Take the wonderful "Neverwas" ($29.99, Buena Vista Home Entertainment). Although the film from Miramax studios premiered at the 2005 Toronto International Film Festival, it didn't make it any closer to Buffalo.
On the surface, the plot sounds a bit familiar: A psychiatrist takes a job at a mental hospital where his father committed suicide years earlier. But the story, written by first-time feature director Joshua Michael Stern, is a refreshingly original tale that is an adult drama but carries a sense of wonderment, imagination and plenty of heart.
As a youngster, Zach Riley was the basis for the main character in an enchanting children's book his father wrote called "Neverwas." Now an adult and dealing with demons about his father's death, Zach (played by Aaron Eckhart) meets Gabriel (Ian McKellen), a schizophrenic who swears he is the king of Neverwas, a real kingdom.
What is real, what is fantasy and what role Gabriel played in the life of Zach's father is part of the mystery that is mesmerizing to watch as it unravels.
The acting is a joy to watch. Eckhart has quietly become one of our best actors, capable of displaying a human complexity in all of his roles. Watching Nick Nolte play Zach's father in flashback makes you wish this man took on more roles.
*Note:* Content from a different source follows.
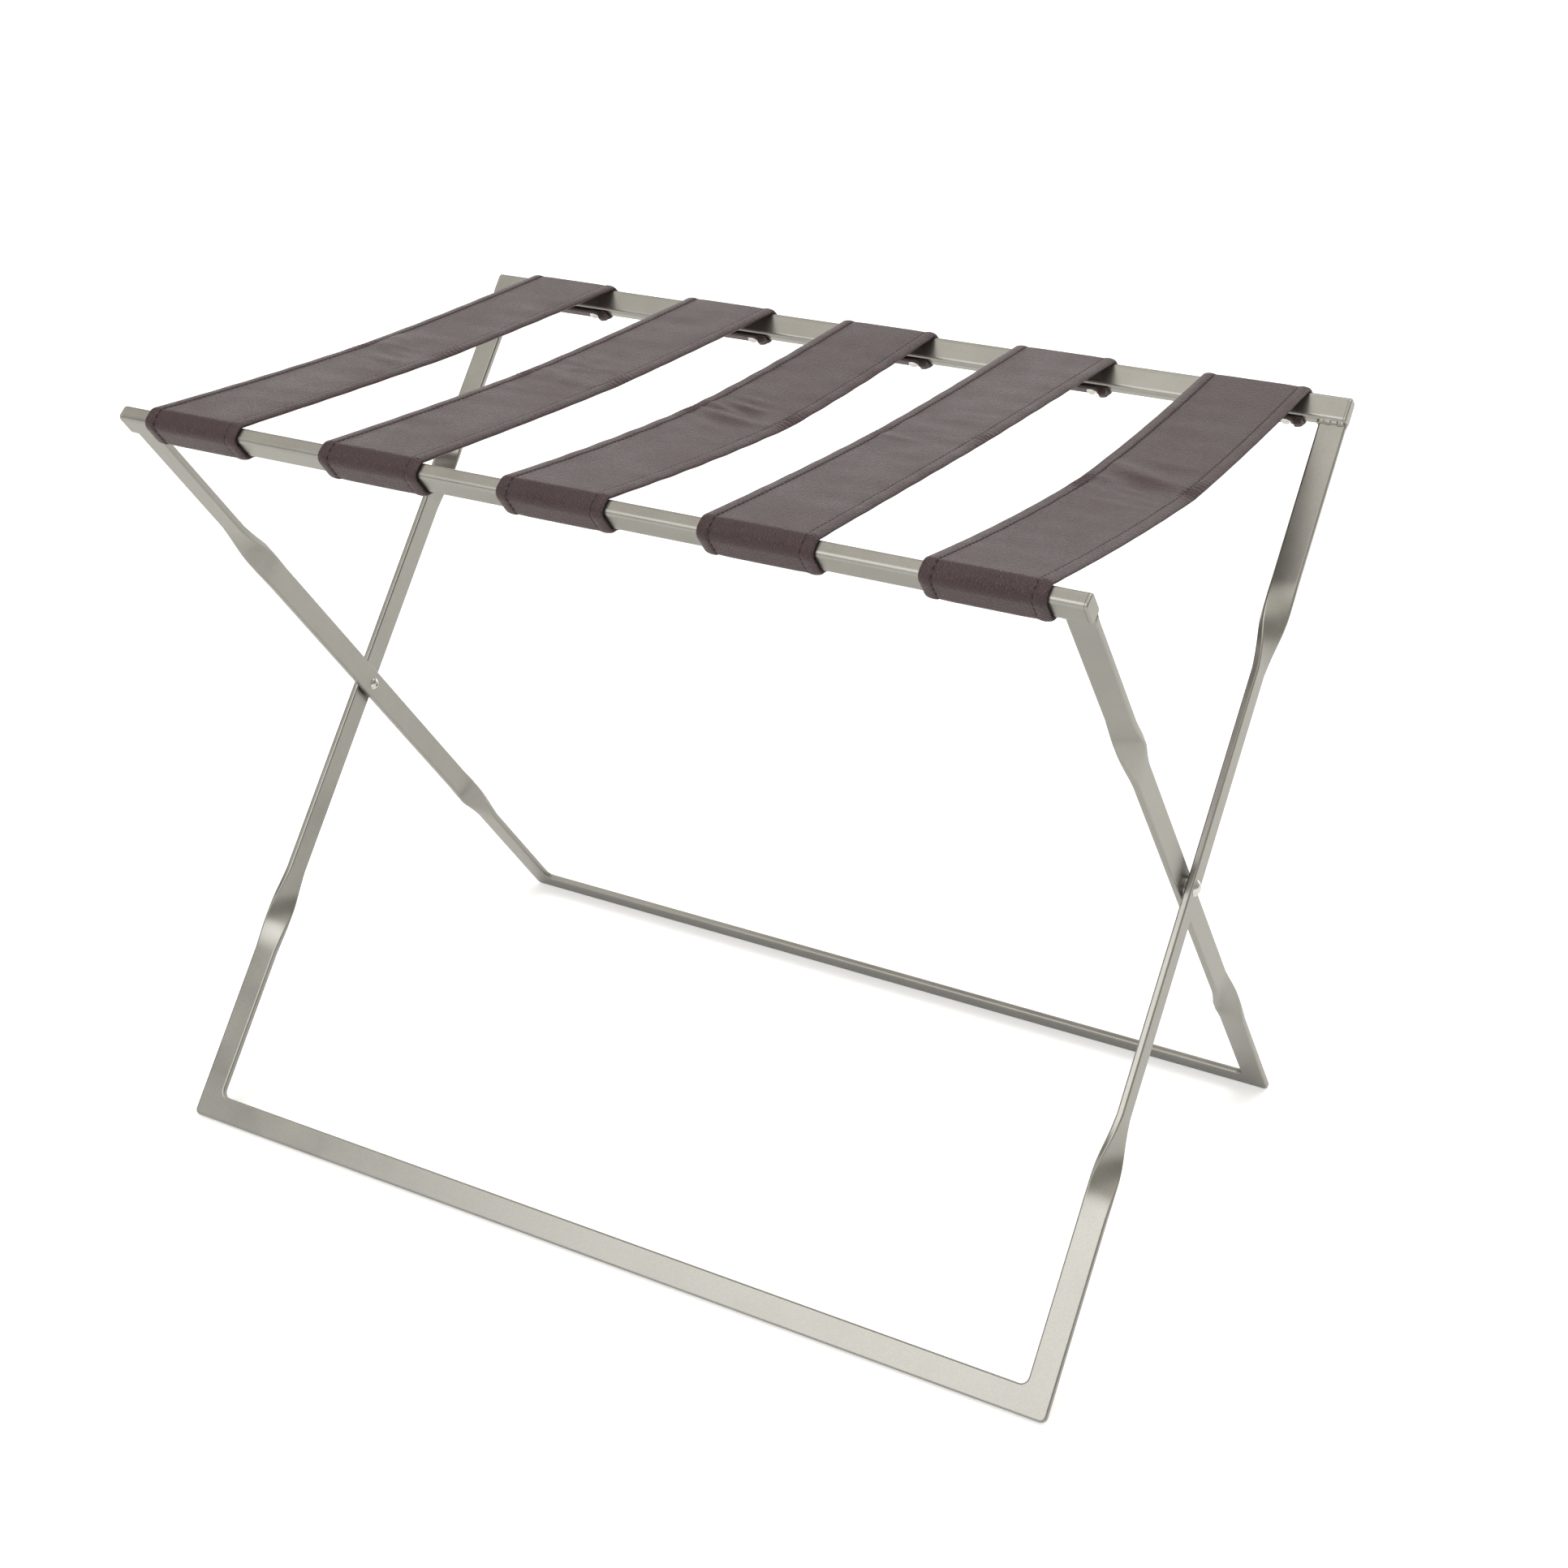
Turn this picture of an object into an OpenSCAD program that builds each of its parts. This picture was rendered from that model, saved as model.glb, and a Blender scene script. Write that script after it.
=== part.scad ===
// Folding luggage rack: two welded bar frames that cross and pivot like scissors,
// with five leather straps slung between their top rails.
// Millimetres, +Z up, +X along the rails. The origin is on the floor, midway between
// the ends and between the front and rear floor rails. The rack is open, as it stands in use.
// Each frame is drawn upright, its floor edge at Z 0 and its front face towards -Y, then
// leaned: the inner frame leans forwards at the top, the outer frame backwards.

/* [Overall size] */
// Width of the outer frame, along the rails
rack_w = 640; // [500:1:800]
// Length of a frame along its legs, from the floor edge to the top of the top rail
leg_len = 642; // [530:1:800]
// Distance along the legs from the floor edge to the pivot
pivot_up = 323; // [260:1:400]
// Lean of each frame from upright, in degrees, with the rack open
lean = 38.7; // [30:0.1:44]

/* [Flat bar] */
// Width of the bar that the legs and floor rails are cut from
bar_w = 17; // [13:0.5:24]
// Thickness of that bar
bar_t = 4.5; // [3:0.1:7]
// Radius along the bar's long edges
bar_r = 1.2; // [0.4:0.1:1.4]
// Length of the untwisted end of a leg, from the rail to the start of the twist
flat_len = 104; // [60:1:120]
// Length of leg in which the bar makes its quarter turn
twist_len = 60; // [40:1:70]
// Radius of the floor rail's outer corners
foot_r = 4; // [1:0.5:8]
// Radius of the weld fillet between a leg and its floor rail
fillet_r = 5; // [2:0.5:8]

/* [Top rail] */
// Width of the rail's tube, along the legs
rail_h = 17; // [13:0.5:30]
// Depth of the rail's tube, across the frame
rail_d = 10; // [8:0.5:20]
// Radius along the tube's long edges
rail_r = 3; // [2:0.5:4]
// Wall of the tube
rail_wall = 1.5; // [1:0.1:1.8]
// Thickness of the plate that closes each end of the tube
cap_t = 2; // [1.5:0.1:4]
// Bevel round the outside of that plate
cap_bevel = 0.8; // [0.2:0.1:1.2]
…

William Hurt, Alan Cumming, Jessica Lange and Brittney Murphy round out the cast.
Jeffrey Dean Morgan fans bummed about having to settle for his brief "reappearances" from the dead on the television shows "Grey's Anatomy" and "Supernatural" can watch him in the full-length feature "JAM" ($26.97, Starz Home Entertainment).
Morgan plays a divorced father traveling with his kids in this film where carloads of folks are delayed by a traffic jam on a fairly picturesque and tree-filled road. Marianne Jean-Baptiste ("Without a Trace"), Jonathan Silverman, Amanda Detmer and Tess Harper are among the other motorists whose lives intersect in comical and emotional ways.
Bonus features include deleted scenes, featurettes and commentary with director Craig Serling, cinematographer Jeff Venditti and composer Andy Kubiszewski.
Fans of the lovely cult TV show "Beauty and the Beast" get to hear a bit from stars Linda Hamilton and Ron Perlman in "Beauty and the Beast: The Second Season" ($49.99, Paramount).
The actors speak for two to three minutes before one episode on each of the six discs included in this set. It's not much, but it's something. Perlman, whose face was hidden behind the animalistic makeup on the show, speaks of music and literature as he discusses the series.
"There was a musicality to the way he wrote," Perlman says about series creator Ron Koslov. "It was almost like listening to chamber music. It was very lyrical, very fluid and very romantic. It was almost like listening to Rachmaninoff and Tchaikovsky."
"The Astronaut Farmer" ($27.95, Warner Brothers) is a sweet and uplifting movie. Billy Bob Thornton plays the title role of Charles Farmer, a former astronaut who never realized his dreams of flying into space. But those dreams live on and, with the support of his loving family, Farmer is building a life-sized rocket out of scraps in the barn.
The film is the traditional, inspirational story of a man with a dream that is quite lovely while still having its feet on the ground. But once Farmer actually launches into space, you don't know know what to think (can that really fly?). Still, the movie is highly recommended for family viewing.
Bonus features include outtakes, a making-of featurette and a conversation with NASA astronaut David Scott.
"Avenue Montaigne" (Velocity/Thinkfilm), "Carlos Oscar: Life is Crazy Good!" (Warner), "Factory Girl" (Weinstein/Genius), "The Mormons" (PBA/Paramount), "P.Diddy Presents The Bad Boys of Comedy, Season 2" (HBO), "Premonition" (Sony), "The Rookies: The Complete First Season" (Sony), "Surf School: Unrated" (Lionsgate) and "Taxicab Confessions: New York, New York" (HBO).
24 X 24: WIDE OPEN WITH JEFF GORDON: This DVD is an extended version of the recent documentary-style TV feature on the racing legend. It has 30 minutes of additional footage, deleted scenes and a behind-the-scenes look. ($14.98, Lionsgate/Pepsi Entertainment. Available now.)